TASK DESCRIPTION => Your reply should be one number: the count of lines holding the word "FreeCAD".

ENTRIES =>
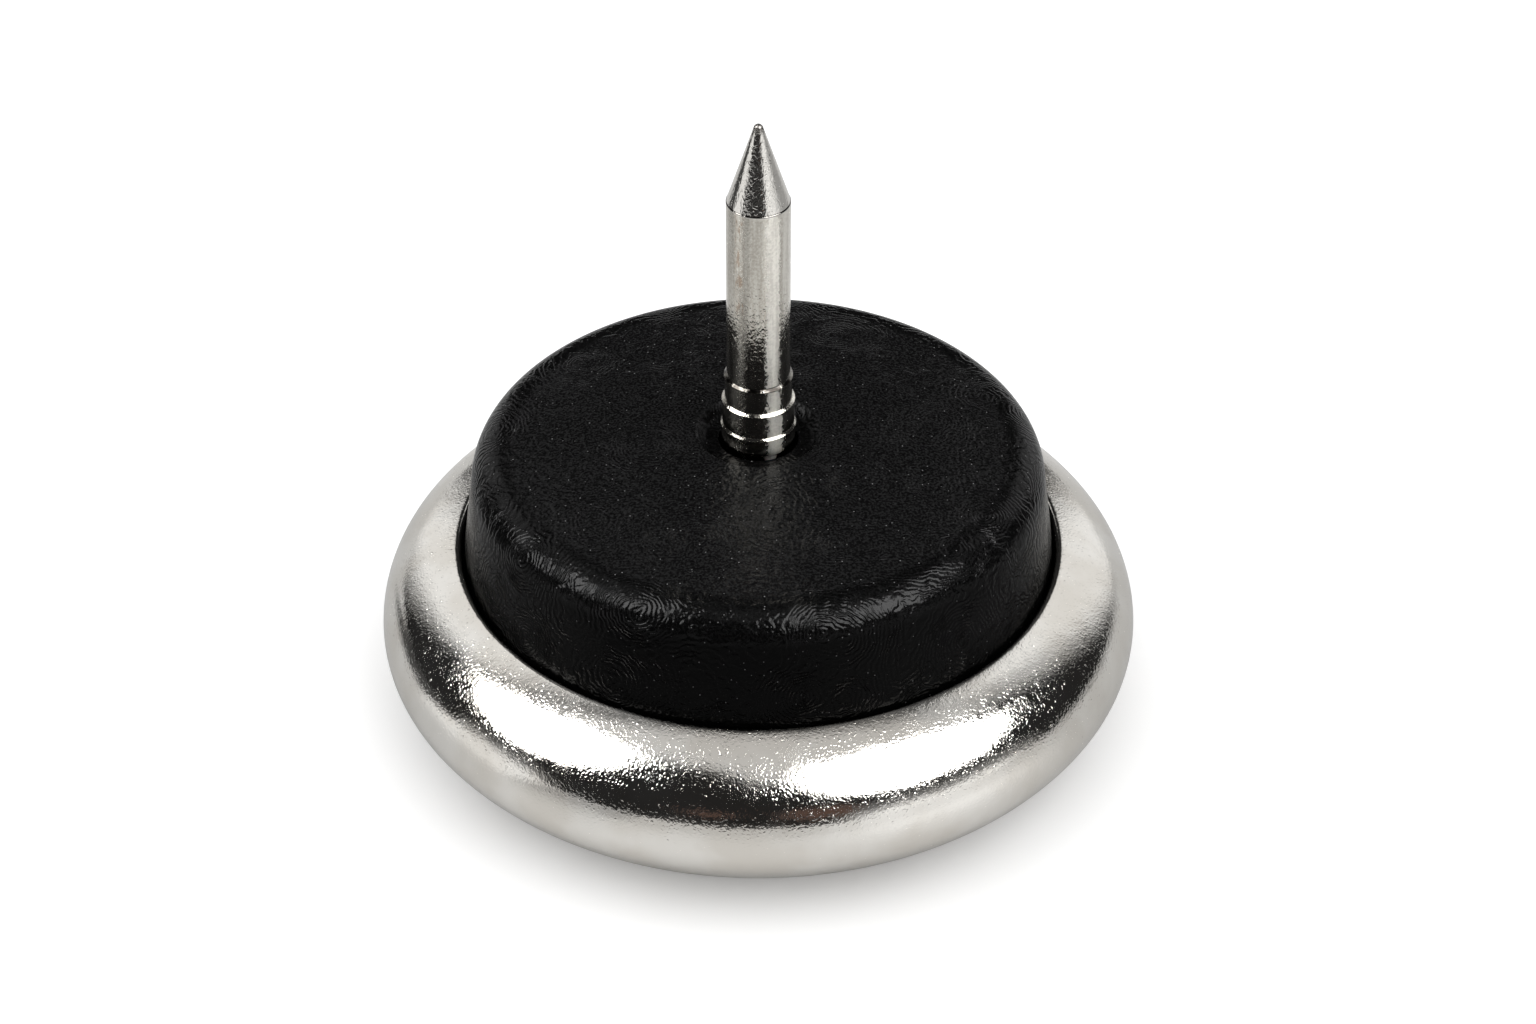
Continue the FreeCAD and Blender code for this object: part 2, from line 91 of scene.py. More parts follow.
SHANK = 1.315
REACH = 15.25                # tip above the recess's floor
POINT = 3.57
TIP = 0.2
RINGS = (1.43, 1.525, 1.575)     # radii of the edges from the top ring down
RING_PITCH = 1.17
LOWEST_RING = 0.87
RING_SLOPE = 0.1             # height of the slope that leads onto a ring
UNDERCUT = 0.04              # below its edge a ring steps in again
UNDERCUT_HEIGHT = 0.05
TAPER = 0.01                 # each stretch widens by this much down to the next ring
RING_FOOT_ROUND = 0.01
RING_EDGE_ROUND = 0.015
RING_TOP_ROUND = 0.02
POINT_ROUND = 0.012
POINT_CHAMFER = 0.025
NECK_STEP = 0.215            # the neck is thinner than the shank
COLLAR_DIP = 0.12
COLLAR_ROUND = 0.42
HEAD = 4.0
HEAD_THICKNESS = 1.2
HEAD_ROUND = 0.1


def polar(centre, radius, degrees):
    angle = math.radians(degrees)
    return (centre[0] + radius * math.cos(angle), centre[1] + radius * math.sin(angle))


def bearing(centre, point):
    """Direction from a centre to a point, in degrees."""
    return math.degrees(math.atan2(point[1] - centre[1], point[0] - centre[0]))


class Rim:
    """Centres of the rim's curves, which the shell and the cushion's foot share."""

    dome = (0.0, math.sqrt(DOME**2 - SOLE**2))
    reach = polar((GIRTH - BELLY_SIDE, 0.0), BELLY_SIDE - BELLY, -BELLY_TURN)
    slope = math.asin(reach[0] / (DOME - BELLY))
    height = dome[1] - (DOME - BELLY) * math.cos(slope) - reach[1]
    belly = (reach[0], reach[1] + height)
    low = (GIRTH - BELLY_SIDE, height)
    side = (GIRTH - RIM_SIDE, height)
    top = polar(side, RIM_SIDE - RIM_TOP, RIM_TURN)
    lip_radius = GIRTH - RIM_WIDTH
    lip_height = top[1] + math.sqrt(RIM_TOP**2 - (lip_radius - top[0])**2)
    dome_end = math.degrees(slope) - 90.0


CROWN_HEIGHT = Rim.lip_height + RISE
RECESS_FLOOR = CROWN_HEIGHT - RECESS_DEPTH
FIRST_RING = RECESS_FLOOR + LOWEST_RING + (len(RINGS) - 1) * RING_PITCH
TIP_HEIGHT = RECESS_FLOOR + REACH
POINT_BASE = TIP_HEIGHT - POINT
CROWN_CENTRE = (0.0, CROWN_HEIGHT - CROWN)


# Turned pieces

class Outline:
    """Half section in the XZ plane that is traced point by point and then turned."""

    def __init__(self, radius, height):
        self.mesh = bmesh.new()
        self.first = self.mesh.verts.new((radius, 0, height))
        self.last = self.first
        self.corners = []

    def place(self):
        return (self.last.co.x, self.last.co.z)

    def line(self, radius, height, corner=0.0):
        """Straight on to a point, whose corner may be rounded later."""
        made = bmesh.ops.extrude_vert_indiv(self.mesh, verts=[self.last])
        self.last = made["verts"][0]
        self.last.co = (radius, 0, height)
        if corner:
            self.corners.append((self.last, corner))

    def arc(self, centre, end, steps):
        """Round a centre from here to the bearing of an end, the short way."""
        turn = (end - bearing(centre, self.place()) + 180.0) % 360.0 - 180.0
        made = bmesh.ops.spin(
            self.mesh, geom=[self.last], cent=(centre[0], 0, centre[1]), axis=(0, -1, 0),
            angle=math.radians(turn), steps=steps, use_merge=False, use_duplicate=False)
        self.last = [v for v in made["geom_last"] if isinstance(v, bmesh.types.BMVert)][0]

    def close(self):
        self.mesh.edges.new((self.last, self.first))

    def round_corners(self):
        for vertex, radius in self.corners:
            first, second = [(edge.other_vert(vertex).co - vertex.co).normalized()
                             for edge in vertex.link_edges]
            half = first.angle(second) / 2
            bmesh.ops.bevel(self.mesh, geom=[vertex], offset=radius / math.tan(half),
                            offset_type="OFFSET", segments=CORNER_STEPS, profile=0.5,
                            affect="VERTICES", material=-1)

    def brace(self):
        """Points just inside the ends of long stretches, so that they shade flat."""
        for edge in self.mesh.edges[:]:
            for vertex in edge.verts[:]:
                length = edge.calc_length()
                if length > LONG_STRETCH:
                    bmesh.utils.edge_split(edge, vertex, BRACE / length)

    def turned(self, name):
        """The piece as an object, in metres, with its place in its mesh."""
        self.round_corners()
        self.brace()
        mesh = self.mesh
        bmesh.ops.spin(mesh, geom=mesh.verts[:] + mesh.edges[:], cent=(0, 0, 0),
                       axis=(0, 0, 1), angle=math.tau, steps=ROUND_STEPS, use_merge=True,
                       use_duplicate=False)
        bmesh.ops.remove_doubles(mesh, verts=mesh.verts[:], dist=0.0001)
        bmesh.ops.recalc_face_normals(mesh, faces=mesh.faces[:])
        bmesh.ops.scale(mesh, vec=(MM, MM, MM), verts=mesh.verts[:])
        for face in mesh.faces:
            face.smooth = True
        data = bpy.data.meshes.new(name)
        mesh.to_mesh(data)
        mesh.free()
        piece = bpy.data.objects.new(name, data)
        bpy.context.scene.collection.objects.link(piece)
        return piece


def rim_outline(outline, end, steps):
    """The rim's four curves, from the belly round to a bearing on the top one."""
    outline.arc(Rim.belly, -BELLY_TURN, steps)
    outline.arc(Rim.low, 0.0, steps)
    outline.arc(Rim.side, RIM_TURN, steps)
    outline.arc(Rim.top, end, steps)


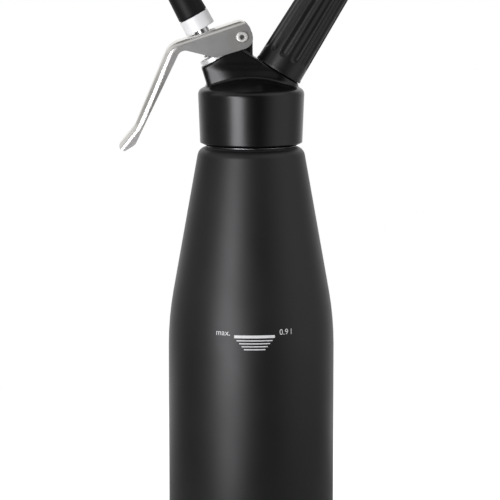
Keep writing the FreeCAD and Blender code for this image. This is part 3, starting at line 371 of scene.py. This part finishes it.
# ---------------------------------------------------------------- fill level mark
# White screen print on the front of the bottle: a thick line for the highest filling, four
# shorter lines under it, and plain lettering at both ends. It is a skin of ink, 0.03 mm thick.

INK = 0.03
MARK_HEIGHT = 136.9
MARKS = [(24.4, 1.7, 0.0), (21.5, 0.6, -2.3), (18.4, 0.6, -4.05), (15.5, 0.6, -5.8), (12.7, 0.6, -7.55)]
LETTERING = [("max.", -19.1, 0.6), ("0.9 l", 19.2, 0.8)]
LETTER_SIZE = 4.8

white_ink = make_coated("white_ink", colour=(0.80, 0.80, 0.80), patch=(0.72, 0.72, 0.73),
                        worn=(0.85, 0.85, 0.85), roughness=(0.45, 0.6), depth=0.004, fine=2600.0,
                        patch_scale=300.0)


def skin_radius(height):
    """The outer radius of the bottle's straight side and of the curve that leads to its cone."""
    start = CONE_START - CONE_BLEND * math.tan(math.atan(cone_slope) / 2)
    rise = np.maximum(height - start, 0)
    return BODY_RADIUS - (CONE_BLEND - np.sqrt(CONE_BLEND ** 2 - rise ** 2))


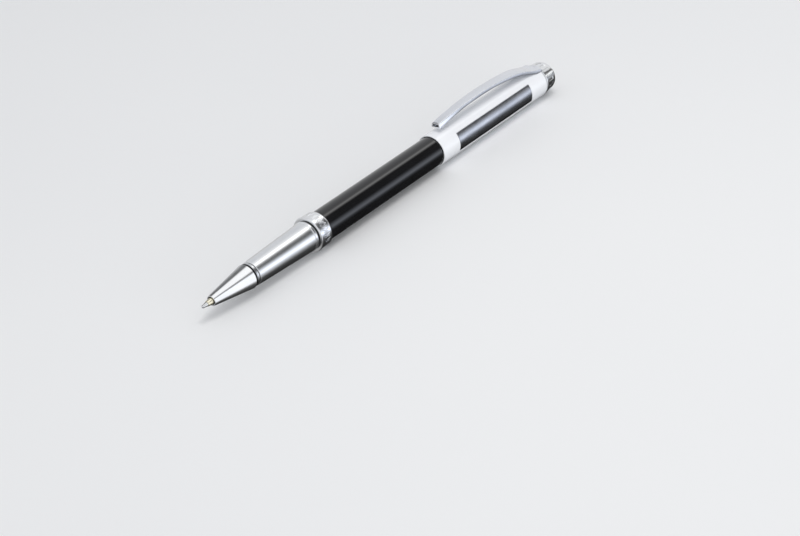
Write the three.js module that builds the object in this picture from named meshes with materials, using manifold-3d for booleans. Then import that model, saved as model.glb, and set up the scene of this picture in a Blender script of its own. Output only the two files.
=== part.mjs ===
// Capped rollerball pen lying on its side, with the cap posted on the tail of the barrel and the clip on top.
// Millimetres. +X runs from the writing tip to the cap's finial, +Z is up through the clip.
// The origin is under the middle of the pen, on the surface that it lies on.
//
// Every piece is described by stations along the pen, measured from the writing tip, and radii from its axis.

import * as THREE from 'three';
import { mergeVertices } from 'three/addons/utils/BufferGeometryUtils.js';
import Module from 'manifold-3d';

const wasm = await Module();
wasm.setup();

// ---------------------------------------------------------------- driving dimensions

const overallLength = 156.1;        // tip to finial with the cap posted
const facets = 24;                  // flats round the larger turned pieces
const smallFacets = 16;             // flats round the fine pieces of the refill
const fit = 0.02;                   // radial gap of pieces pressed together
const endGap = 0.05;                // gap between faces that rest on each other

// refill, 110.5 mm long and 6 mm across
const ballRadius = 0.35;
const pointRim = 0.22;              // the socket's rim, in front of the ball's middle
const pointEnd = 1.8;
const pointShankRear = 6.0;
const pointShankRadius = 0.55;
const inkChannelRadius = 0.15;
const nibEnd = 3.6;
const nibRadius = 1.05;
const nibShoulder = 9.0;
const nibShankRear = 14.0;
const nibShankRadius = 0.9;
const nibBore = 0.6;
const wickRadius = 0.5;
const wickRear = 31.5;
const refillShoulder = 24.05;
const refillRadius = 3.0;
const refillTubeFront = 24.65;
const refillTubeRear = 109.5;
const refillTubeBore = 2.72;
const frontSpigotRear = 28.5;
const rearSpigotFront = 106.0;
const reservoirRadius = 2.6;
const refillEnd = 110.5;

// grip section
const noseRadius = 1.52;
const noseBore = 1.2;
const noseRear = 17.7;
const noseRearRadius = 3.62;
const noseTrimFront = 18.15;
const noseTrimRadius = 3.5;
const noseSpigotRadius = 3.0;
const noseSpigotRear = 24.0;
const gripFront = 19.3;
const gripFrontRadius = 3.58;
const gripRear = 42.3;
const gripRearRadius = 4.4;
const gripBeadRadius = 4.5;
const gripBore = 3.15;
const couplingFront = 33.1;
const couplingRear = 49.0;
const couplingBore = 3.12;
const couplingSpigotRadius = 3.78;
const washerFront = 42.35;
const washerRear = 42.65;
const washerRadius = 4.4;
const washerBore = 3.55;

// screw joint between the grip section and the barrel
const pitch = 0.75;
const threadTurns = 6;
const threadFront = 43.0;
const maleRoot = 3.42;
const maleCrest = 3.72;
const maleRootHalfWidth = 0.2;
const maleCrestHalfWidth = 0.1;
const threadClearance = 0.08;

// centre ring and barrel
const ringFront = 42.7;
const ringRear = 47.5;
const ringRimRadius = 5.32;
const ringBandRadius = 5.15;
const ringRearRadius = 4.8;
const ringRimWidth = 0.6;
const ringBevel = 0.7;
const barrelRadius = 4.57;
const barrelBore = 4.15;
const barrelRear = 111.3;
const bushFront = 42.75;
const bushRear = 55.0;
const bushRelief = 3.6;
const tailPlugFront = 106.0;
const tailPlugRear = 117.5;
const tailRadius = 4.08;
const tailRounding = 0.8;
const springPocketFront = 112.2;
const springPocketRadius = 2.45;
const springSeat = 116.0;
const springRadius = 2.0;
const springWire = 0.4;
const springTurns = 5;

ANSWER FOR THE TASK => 2